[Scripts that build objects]
────
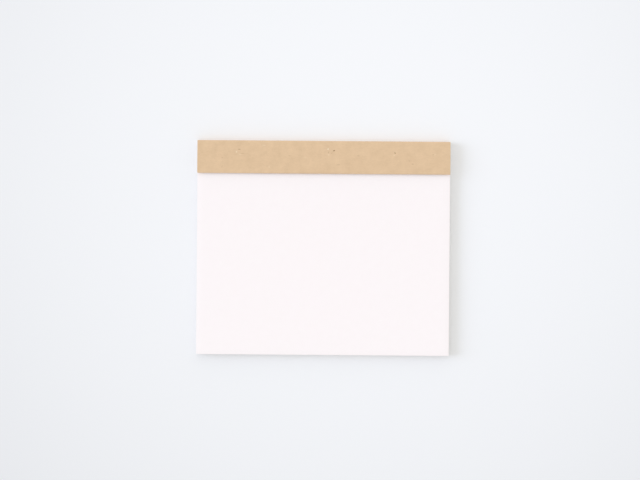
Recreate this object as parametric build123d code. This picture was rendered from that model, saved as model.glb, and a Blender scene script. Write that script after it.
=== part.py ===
from build123d import *
import math
import os

# Small drawing pad lying on its back. White sheets are stacked on a pale pulp board and held along one
# edge, the head, by a film of glue. A strip of brown kraft card is folded round the head: it lies flat
# under the board, stands against the glue, and bends over the front as a flap that arches clear of the
# top sheet. The sides and the foot were trimmed flush after binding.
#
# Frame: +X to the right along the head, +Y towards the head, +Z up, out of the top sheet. The origin is
# on the surface that the pad lies on, under the middle of its outline. All sizes are in millimetres.

# Outline of the bound and trimmed pad
PAD_WIDTH = 150.0
PAD_LENGTH = 127.0

# Sheets of drawing paper
SHEET_COUNT = 25
SHEET_THICKNESS = 0.14
# Furthest that the cut edge of one sheet lies back from the trimmed face
CUT_SCATTER = 0.09

# Pulp board behind the sheets
BOARD_THICKNESS = 1.0

# Glue film brushed on the head of the sheets and the board
GLUE_THICKNESS = 0.35

# Kraft card strip round the head
CARD_THICKNESS = 0.4
FRONT_FLAP_LENGTH = 19.5
BACK_FLAP_LENGTH = 20.0
# Inside radii of the fold that the pad's weight presses flat and of the free bend at the front
BACK_FOLD_RADIUS = 0.22
FRONT_BEND_RADIUS = 0.5
# How far short of a right angle the springy card stops in its front bend, in degrees
FRONT_BEND_SHORTFALL = 5.0
# Height of the front flap's free edge over the top sheet
FLAP_LIFT = 1.05
# Room between the glue film's rounded corner and the inside of the fold
GLUE_CORNER_CLEARANCE = 0.05

# Turn from one sheet to the next in the scatter pattern, which never lines up again
SCATTER_TURN = math.pi * (3.0 - math.sqrt(5.0))

# Heights of the stack and places of the head faces that several pieces share
SIDE_X = PAD_WIDTH / 2.0
FOOT_Y = -PAD_LENGTH / 2.0
HEAD_Y = PAD_LENGTH / 2.0
SPINE_INNER_Y = HEAD_Y - CARD_THICKNESS
SHEETS_HEAD_Y = SPINE_INNER_Y - GLUE_THICKNESS
BOARD_BOTTOM_Z = CARD_THICKNESS
SHEETS_BOTTOM_Z = BOARD_BOTTOM_Z + BOARD_THICKNESS
SHEETS_TOP_Z = SHEETS_BOTTOM_Z + SHEET_COUNT * SHEET_THICKNESS
# The fold stays within the glue film's thickness, so that the board's corner clears it
FOLD_RADIUS = min(BACK_FOLD_RADIUS, GLUE_THICKNESS - 2.0 * GLUE_CORNER_CLEARANCE)


def cut_setbacks(phase):
    """How far each sheet's cut edge lies back from the trimmed face, from the bottom sheet up."""
    return [
        CUT_SCATTER * (0.5 + 0.5 * math.sin(phase + SCATTER_TURN * sheet))
        for sheet in range(SHEET_COUNT)
    ]


def stepped_edge(place, inward, phase):
    """Points up one cut face of the stack, two to a sheet, as (place, height) pairs."""
    points = []
    for sheet, setback in enumerate(cut_setbacks(phase)):
        at = place + inward * setback
        low = SHEETS_BOTTOM_Z + sheet * SHEET_THICKNESS
        points += [(at, low), (at, low + SHEET_THICKNESS)]
    return points


def stack_prism(plane, start_points, end_points, depth):
    """Solid whose section is the stack between two stepped or straight edges, centred on the plane."""
    outline = Polyline(*start_points, *reversed(end_points), close=True)
    return extrude(plane * make_face(outline), amount=depth / 2.0, both=True)


def page_block():
    """All sheets as one solid, with every sheet's cut edge showing on the sides and the foot."""
    # Each prism runs well past the pad, where the other one cuts it off
    across = stack_prism(
        Plane.XZ,
        stepped_edge(-SIDE_X, 1.0, phase=0.0),
        stepped_edge(SIDE_X, -1.0, phase=2.0),
        2.0 * PAD_LENGTH,
    )
    # The head isn't stepped: the sheets were knocked up flush there before they were glued
    along = stack_prism(
        Plane.YZ,
        stepped_edge(FOOT_Y, 1.0, phase=4.0),
        [(SHEETS_HEAD_Y, SHEETS_BOTTOM_Z), (SHEETS_HEAD_Y, SHEETS_TOP_Z)],
        2.0 * PAD_WIDTH,
    )
    return across & along


def backing_board():
    """Stiff pulp board, trimmed with the sheets."""
    length = SHEETS_HEAD_Y - FOOT_Y
    board = Box(PAD_WIDTH, length, BOARD_THICKNESS)
    return Pos(0, FOOT_Y + length / 2.0, BOARD_BOTTOM_Z + BOARD_THICKNESS / 2.0) * board


def padding_glue():
    """Glue film on the head, its outer corners rounded to follow the inside of the card."""
    height = SHEETS_TOP_Z - BOARD_BOTTOM_Z
    film = Pos(0, SHEETS_HEAD_Y + GLUE_THICKNESS / 2.0, BOARD_BOTTOM_Z + height / 2.0) * Box(
        PAD_WIDTH, GLUE_THICKNESS, height
    )
    corners = film.edges().filter_by(Axis.X).group_by(Axis.Y)[-1]
    return fillet(corners, FOLD_RADIUS + GLUE_CORNER_CLEARANCE)


def head_strip():
    """Kraft card folded round the head, from under the board to the arched front flap."""
    back_edge = (HEAD_Y - BACK_FLAP_LENGTH, BOARD_BOTTOM_Z)
    front_edge = (HEAD_Y - FRONT_FLAP_LENGTH, SHEETS_TOP_Z + FLAP_LIFT)
    # The card's inside is drawn from the back edge to the front one, each stretch tangent to the last
    back_leg = Line(back_edge, (SPINE_INNER_Y - FOLD_RADIUS, BOARD_BOTTOM_Z))
    back_fold = JernArc(back_leg @ 1, back_leg % 1, FOLD_RADIUS, 90.0)
    spine = Line(back_fold @ 1, (SPINE_INNER_Y, SHEETS_TOP_Z))
    front_bend = JernArc(spine @ 1, spine % 1, FRONT_BEND_RADIUS, 90.0 - FRONT_BEND_SHORTFALL)
    flap = TangentArc(front_bend @ 1, front_edge, tangent=front_bend % 1)
    inside = Wire([back_leg, back_fold, spine, front_bend, flap])
    section = make_face(inside.offset_2d(CARD_THICKNESS, side=Side.RIGHT))
    return extrude(Plane.YZ * section, amount=PAD_WIDTH / 2.0, both=True)


pieces = {
    "page_block": page_block(),
    "backing_board": backing_board(),
    "padding_glue": padding_glue(),
    "head_strip": head_strip(),
}

os.makedirs("parts", exist_ok=True)
for name, piece in pieces.items():
    export_step(piece, f"parts/{name}.step")
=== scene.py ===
"""Small drawing pad: white sheets on a pale board, glued at the head under a folded kraft card strip.

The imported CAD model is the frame. Each piece made here stands for one of its nodes and stays inside that
node's box. Sizes in the classes are millimetres and angles degrees. Meshes are written in metres, in the
frame's own axes: +X to the right along the head, +Y towards the head, +Z up, out of the top sheet.
"""

import logging
import math
from abc import ABC, abstractmethod
from collections.abc import Iterable
from dataclasses import dataclass, field
from enum import Enum

import bmesh
import bpy
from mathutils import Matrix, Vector, noise

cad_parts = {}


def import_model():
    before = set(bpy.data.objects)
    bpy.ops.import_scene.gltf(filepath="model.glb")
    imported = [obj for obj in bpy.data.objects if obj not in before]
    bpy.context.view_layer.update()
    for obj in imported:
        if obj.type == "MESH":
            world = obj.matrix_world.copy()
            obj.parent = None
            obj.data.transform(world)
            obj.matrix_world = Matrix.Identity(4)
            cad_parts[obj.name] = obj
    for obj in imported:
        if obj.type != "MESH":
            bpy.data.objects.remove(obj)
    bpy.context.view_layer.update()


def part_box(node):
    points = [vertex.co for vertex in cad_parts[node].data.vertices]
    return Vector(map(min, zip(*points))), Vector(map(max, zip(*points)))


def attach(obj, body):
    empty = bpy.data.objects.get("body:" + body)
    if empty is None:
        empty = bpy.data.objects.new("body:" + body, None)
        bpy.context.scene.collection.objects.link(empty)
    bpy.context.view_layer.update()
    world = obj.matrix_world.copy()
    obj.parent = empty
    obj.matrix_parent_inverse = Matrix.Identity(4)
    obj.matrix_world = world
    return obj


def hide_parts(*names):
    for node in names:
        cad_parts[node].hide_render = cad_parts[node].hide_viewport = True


log = logging.getLogger("drawing_pad")

Colour = tuple[float, float, float, float]
Point = tuple[float, float, float]
ShaderNode = bpy.types.Node
Socket = bpy.types.NodeSocket

MM = 0.001
BODY = "root"
# Keeps the noise off its own lattice, where it is 0, and sets one edge's values apart from the next one's
NOISE_OFFSET = (0.31, 0.53, 0.37)
SEED_STEP = 3.7


def linear(hex_code: str) -> Colour:
    """Linear colour of an sRGB hex value.

    Args:
        hex_code: Six hex digits after a "#".

    Returns:
        Linear red, green and blue, with an alpha of 1.
    """
    levels = [int(hex_code[at : at + 2], 16) / 255.0 for at in (1, 3, 5)]
    red, green, blue = (v / 12.92 if v <= 0.04045 else ((v + 0.055) / 1.055) ** 2.4 for v in levels)
    return red, green, blue, 1.0


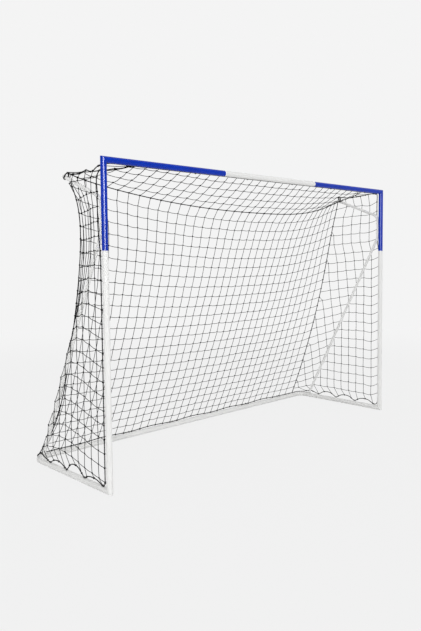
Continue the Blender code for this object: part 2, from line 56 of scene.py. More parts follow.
def addCamera():
    view = cameraView
    azimuth, pitch, roll = (math.radians(view[key]) for key in ("azimuth", "pitch", "roll"))
    forward = Vector((math.sin(azimuth) * math.cos(pitch), math.cos(azimuth) * math.cos(pitch), math.sin(pitch)))
    level = forward.cross(Vector((0, 0, 1))).normalized()
    upright = level.cross(forward)
    right = level * math.cos(roll) + upright * math.sin(roll)
    up = upright * math.cos(roll) - level * math.sin(roll)
    width, height = view["pictureSize"]
    data = bpy.data.cameras.new("camera")
    data.sensor_width = 36
    data.lens = 36 * view["focalPixels"] / height
    data.shift_y = -(height / 2 - view["centreRow"]) / height
    data.clip_start = 0.05
    data.clip_end = 200
    camera = bpy.data.objects.new("camera", data)
    camera.matrix_world = Matrix.Translation(view["place"]) @ Matrix((right, up, -forward)).transposed().to_4x4()
    scene.collection.objects.link(camera)
    scene.camera = camera


addCamera()
scene.view_settings.view_transform = "Standard"


# Sizes that the source of the part also uses
goalSize = {"width": 3.0, "height": 2.0, "depth": 0.95, "tube": 0.038}
tubeRadius = goalSize["tube"] / 2
postX = (goalSize["width"] - goalSize["tube"]) / 2
rearY = (goalSize["depth"] - goalSize["tube"]) / 2
mouthY = -rearY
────
• EXERCISE: Copy only this span: the line that contains "Continue the Blender", the last line, and every line between them.

• FINISHED TASK:
Continue the Blender code for this object: part 2, from line 56 of scene.py. More parts follow.
def addCamera():
    view = cameraView
    azimuth, pitch, roll = (math.radians(view[key]) for key in ("azimuth", "pitch", "roll"))
    forward = Vector((math.sin(azimuth) * math.cos(pitch), math.cos(azimuth) * math.cos(pitch), math.sin(pitch)))
    level = forward.cross(Vector((0, 0, 1))).normalized()
    upright = level.cross(forward)
    right = level * math.cos(roll) + upright * math.sin(roll)
    up = upright * math.cos(roll) - level * math.sin(roll)
    width, height = view["pictureSize"]
    data = bpy.data.cameras.new("camera")
    data.sensor_width = 36
    data.lens = 36 * view["focalPixels"] / height
    data.shift_y = -(height / 2 - view["centreRow"]) / height
    data.clip_start = 0.05
    data.clip_end = 200
    camera = bpy.data.objects.new("camera", data)
    camera.matrix_world = Matrix.Translation(view["place"]) @ Matrix((right, up, -forward)).transposed().to_4x4()
    scene.collection.objects.link(camera)
    scene.camera = camera


addCamera()
scene.view_settings.view_transform = "Standard"


# Sizes that the source of the part also uses
goalSize = {"width": 3.0, "height": 2.0, "depth": 0.95, "tube": 0.038}
tubeRadius = goalSize["tube"] / 2
postX = (goalSize["width"] - goalSize["tube"]) / 2
rearY = (goalSize["depth"] - goalSize["tube"]) / 2
mouthY = -rearY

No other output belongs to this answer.